§ What you have to do
Give back the exact lines spanning from the line with "before = set(bpy.data.objects)" to the line with "floor and light", with both of those lines included and no others.

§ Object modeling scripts
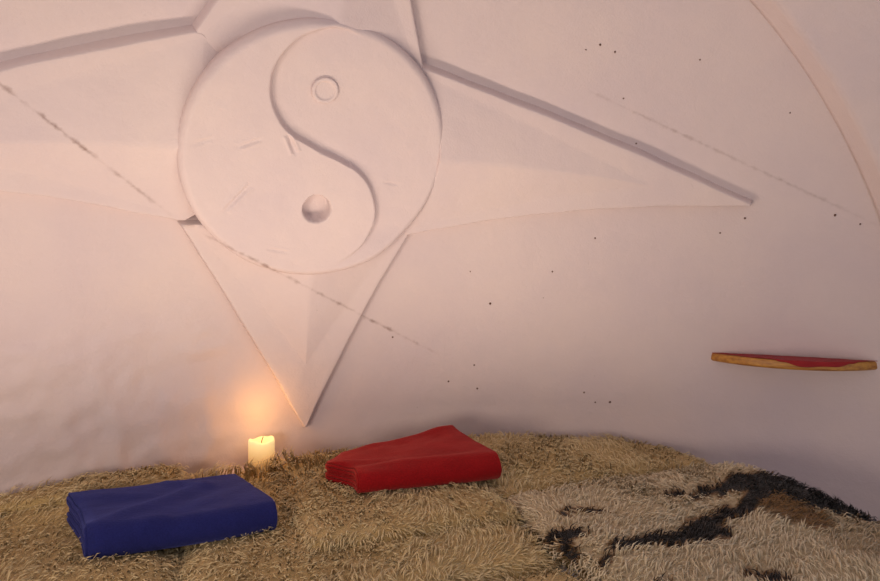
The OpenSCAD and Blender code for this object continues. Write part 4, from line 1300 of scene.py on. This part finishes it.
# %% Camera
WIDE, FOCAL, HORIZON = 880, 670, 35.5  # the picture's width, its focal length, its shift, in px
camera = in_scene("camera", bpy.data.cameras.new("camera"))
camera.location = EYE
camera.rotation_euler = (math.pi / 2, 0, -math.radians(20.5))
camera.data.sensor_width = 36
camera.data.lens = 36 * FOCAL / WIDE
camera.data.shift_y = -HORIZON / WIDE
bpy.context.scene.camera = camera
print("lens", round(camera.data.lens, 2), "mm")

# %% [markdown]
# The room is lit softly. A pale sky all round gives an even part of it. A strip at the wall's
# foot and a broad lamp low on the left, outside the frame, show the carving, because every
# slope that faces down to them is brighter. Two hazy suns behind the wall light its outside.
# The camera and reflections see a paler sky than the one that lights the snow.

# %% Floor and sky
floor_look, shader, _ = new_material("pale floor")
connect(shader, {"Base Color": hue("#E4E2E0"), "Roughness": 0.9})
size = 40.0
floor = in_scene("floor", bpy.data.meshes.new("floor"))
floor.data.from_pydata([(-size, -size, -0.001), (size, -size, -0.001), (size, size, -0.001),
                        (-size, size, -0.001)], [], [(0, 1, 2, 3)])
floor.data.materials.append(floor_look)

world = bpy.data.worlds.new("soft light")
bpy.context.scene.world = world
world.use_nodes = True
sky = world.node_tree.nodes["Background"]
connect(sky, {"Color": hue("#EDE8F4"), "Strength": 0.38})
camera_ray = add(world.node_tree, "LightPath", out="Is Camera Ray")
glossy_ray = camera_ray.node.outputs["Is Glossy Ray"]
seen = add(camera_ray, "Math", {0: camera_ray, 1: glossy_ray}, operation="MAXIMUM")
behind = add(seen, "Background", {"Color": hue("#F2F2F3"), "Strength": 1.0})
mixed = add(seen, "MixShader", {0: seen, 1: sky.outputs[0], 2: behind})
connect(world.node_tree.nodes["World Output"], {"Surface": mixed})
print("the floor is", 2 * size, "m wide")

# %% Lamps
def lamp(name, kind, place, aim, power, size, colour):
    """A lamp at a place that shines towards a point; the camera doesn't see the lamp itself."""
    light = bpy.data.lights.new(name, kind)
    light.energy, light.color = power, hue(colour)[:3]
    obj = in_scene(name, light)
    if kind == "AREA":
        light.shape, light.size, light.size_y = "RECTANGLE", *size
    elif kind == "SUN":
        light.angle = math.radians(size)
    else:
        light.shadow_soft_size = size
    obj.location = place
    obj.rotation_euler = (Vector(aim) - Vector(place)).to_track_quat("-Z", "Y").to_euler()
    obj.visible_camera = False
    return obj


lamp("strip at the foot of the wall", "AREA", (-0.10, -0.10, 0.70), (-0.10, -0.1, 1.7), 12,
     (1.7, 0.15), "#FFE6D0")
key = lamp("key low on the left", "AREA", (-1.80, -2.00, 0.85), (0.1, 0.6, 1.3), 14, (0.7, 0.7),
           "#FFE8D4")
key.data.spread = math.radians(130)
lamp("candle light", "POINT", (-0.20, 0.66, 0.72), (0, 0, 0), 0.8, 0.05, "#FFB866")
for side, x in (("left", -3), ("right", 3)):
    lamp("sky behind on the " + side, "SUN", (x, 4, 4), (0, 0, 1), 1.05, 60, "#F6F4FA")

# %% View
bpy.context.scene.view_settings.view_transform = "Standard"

--

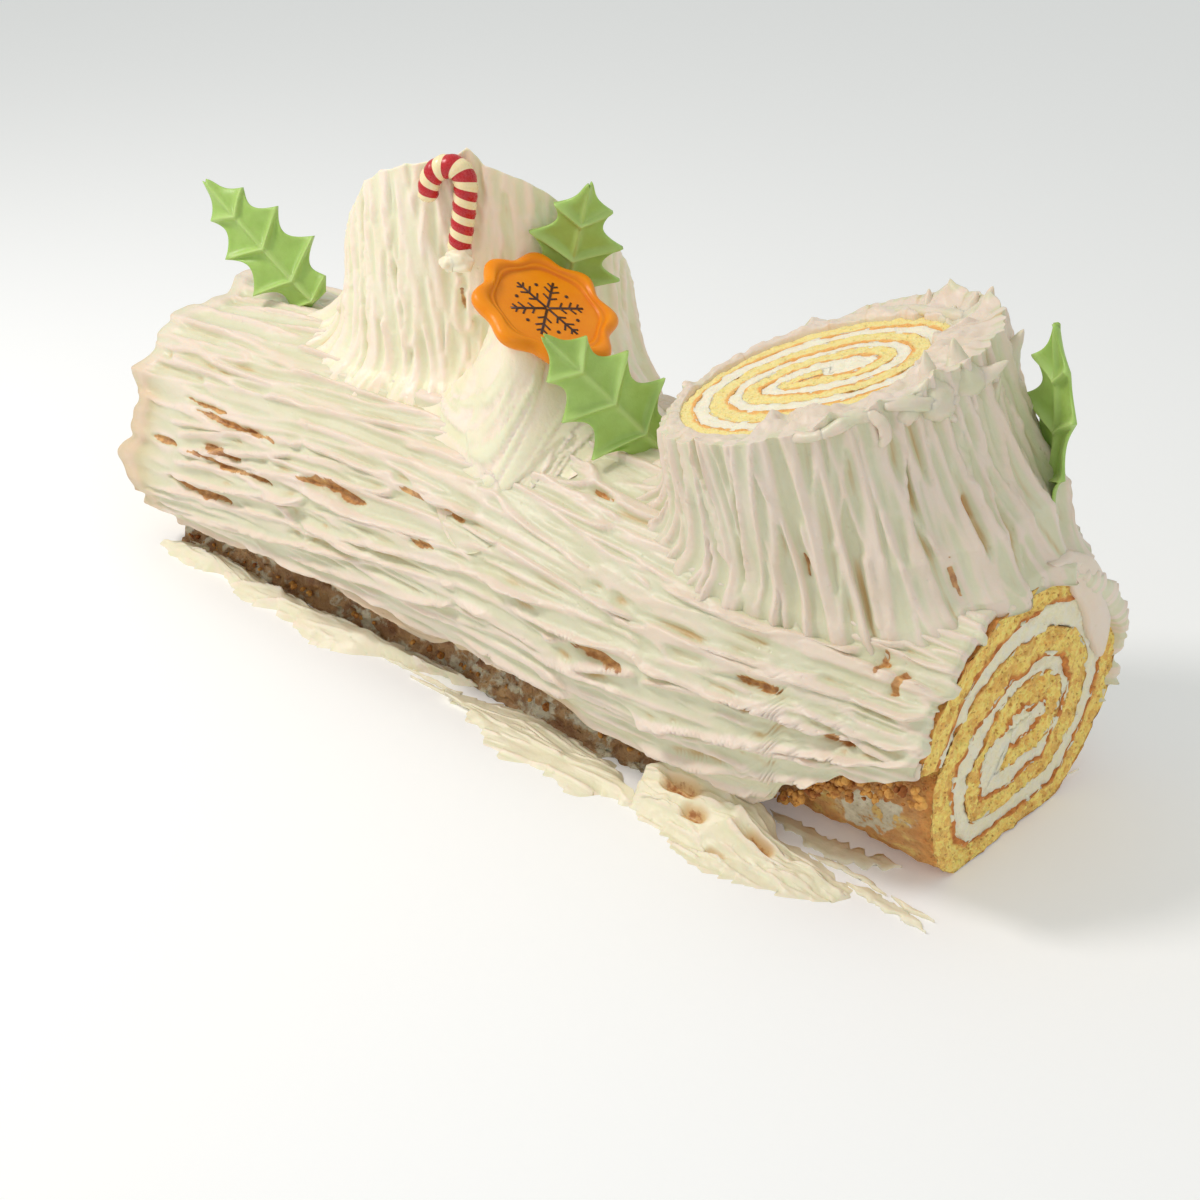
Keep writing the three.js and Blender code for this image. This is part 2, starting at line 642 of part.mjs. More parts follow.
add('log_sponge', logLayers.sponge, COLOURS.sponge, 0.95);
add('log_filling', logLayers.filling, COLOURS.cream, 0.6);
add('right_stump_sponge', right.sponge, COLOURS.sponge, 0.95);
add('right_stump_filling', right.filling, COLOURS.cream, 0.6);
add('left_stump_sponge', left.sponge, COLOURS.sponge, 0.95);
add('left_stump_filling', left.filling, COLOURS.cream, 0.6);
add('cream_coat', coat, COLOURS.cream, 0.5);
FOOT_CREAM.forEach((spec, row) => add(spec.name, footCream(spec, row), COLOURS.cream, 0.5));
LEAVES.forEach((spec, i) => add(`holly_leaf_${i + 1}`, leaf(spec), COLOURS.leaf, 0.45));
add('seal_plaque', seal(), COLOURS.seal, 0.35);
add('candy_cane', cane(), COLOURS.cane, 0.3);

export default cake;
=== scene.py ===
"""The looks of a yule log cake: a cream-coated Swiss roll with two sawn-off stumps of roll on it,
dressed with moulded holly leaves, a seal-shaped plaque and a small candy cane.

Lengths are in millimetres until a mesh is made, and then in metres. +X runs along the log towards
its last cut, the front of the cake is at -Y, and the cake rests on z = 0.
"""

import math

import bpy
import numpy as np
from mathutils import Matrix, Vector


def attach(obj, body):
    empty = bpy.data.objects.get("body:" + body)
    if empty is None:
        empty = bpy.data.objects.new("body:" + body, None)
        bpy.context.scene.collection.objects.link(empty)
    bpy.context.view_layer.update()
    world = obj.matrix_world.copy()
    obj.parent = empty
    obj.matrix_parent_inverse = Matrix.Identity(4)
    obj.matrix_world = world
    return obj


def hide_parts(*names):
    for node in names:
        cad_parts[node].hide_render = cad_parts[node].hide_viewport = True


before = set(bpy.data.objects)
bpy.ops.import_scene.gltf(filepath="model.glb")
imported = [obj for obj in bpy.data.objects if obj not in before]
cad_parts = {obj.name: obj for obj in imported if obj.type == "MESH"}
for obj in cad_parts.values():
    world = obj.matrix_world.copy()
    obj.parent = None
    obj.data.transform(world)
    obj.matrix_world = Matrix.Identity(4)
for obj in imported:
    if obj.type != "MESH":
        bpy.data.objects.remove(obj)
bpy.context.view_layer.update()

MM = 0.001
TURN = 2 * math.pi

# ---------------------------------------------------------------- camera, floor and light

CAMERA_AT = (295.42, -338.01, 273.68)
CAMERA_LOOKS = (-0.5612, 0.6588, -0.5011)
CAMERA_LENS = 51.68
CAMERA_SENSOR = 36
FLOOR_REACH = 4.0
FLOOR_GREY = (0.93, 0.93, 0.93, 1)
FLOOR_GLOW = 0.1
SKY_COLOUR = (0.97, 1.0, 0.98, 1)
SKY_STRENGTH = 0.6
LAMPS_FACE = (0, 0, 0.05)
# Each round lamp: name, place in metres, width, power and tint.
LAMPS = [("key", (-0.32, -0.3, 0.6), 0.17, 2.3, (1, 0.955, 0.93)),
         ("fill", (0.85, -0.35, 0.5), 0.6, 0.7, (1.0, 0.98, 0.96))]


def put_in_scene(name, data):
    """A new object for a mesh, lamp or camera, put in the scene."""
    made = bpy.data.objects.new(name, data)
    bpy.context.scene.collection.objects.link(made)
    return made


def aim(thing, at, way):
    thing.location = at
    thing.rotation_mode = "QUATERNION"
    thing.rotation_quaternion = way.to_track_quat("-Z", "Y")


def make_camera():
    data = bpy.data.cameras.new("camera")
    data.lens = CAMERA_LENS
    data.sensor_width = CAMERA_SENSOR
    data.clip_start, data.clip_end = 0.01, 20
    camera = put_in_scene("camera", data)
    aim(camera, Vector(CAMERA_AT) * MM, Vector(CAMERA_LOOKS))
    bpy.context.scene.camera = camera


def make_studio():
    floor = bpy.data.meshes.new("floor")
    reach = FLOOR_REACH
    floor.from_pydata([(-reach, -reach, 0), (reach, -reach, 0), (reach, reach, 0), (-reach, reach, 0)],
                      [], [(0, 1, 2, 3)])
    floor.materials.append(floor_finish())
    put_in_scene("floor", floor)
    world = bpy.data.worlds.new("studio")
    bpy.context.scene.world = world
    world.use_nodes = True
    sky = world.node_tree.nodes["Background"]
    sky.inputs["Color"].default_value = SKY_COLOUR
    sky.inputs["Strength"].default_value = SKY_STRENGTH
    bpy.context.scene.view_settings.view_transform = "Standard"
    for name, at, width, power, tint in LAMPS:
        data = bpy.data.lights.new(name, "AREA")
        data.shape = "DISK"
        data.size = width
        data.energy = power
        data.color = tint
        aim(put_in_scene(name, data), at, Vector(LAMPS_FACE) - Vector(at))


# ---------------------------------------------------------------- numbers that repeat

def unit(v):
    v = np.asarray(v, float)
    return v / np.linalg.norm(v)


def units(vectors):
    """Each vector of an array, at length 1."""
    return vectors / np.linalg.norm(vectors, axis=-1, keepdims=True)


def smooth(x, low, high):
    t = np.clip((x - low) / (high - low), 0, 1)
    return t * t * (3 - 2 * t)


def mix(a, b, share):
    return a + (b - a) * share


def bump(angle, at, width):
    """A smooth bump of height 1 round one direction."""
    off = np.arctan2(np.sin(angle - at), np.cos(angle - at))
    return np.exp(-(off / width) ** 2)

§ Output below
before = set(bpy.data.objects)
bpy.ops.import_scene.gltf(filepath="model.glb")
imported = [obj for obj in bpy.data.objects if obj not in before]
cad_parts = {obj.name: obj for obj in imported if obj.type == "MESH"}
for obj in cad_parts.values():
    world = obj.matrix_world.copy()
    obj.parent = None
    obj.data.transform(world)
    obj.matrix_world = Matrix.Identity(4)
for obj in imported:
    if obj.type != "MESH":
        bpy.data.objects.remove(obj)
bpy.context.view_layer.update()

MM = 0.001
TURN = 2 * math.pi

# ---------------------------------------------------------------- camera, floor and light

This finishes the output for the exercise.